If your yard is huge, you can of course plant white, chestnut, or live oaks. They are the larval food source for more than 500 caterpillars and thrive best when, like at Brookgreen, they are completely surrounded by mulch.
If you follow the steps above, you can have a yard that, after a few years of watering to get well established, will require only yearly applications of more mulch, which you should top-dress with compost to improve your soil’s ability to hold nutrients and water. Just empty a bag into a cart and throw it around by hand.
If you want a focal point, consider getting some really great looking colorful containers, putting them in groups of three of various sizes by your back patio or that area near the street where you want some special interest but don’t want to have to drag a hose to every couple of days, and pack them with artificial plants labeled for outdoor use.
After looking at sites online, it seems you’ll have to do some searching, probably ordering a few to see which look the best and sending the rejects back until you find just the right ones. The ornamental grasses seem to be the most lifelike, so stuff your great looking containers with them and you’ll have a focal point that will only need water to wash pollen off the leaves.
If you are often out of town, at — oh, my heart be still — a mountain or lake house for most of the summer but want to have your home base maintain an attractive presence in the neighborhood, give them a try in those situations.

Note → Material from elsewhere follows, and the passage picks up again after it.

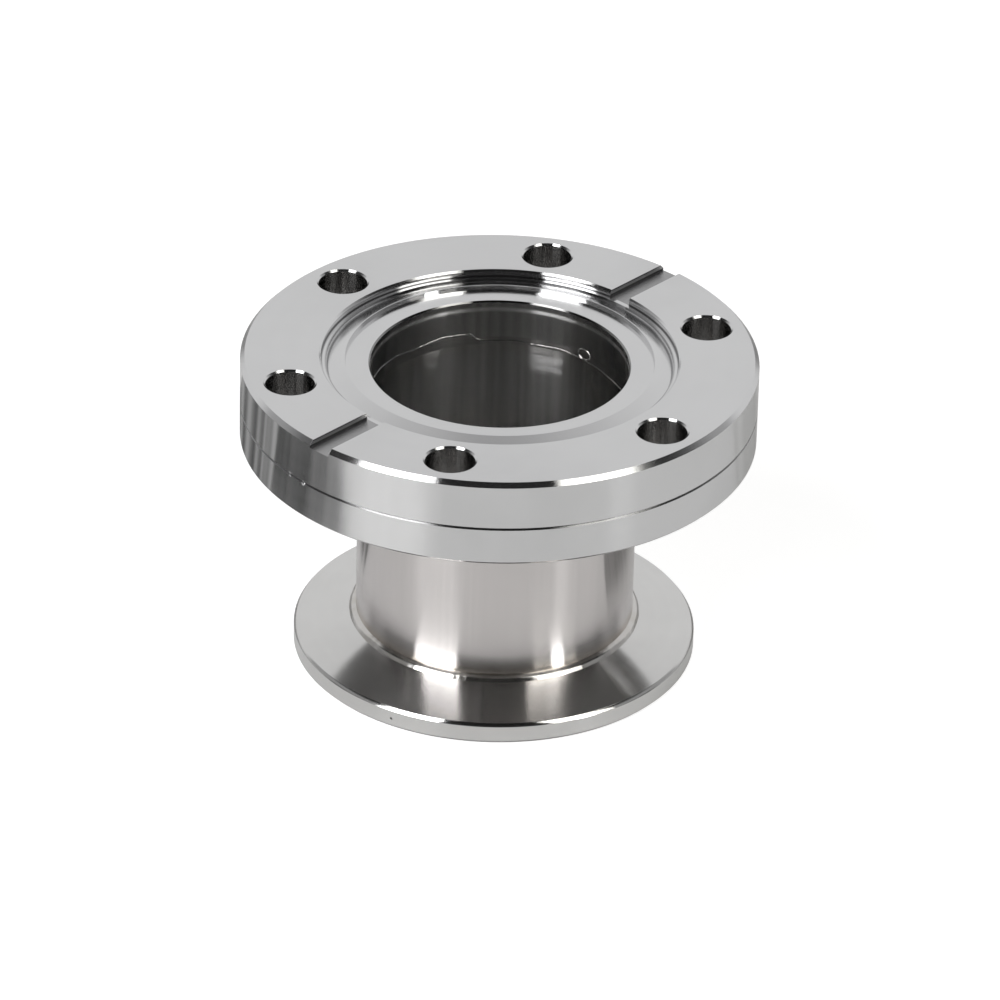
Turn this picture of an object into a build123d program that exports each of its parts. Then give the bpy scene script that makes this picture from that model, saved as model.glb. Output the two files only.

And if you are home for holidays, don’t worry about a December with 90 degree days desiccating your wreaths so carefully hung in every window. Give yourself a pass and get high-quality artificial substitutes, which will last for a decade and equal out the carbon footprint of shipping from the North Carolina mountains. Our children early on became enamored of bubble lights, and we can’t imagine a tree without them. Too cool for school. And nowadays, who even wears stockings? It’s a new world. Walk into it bravely.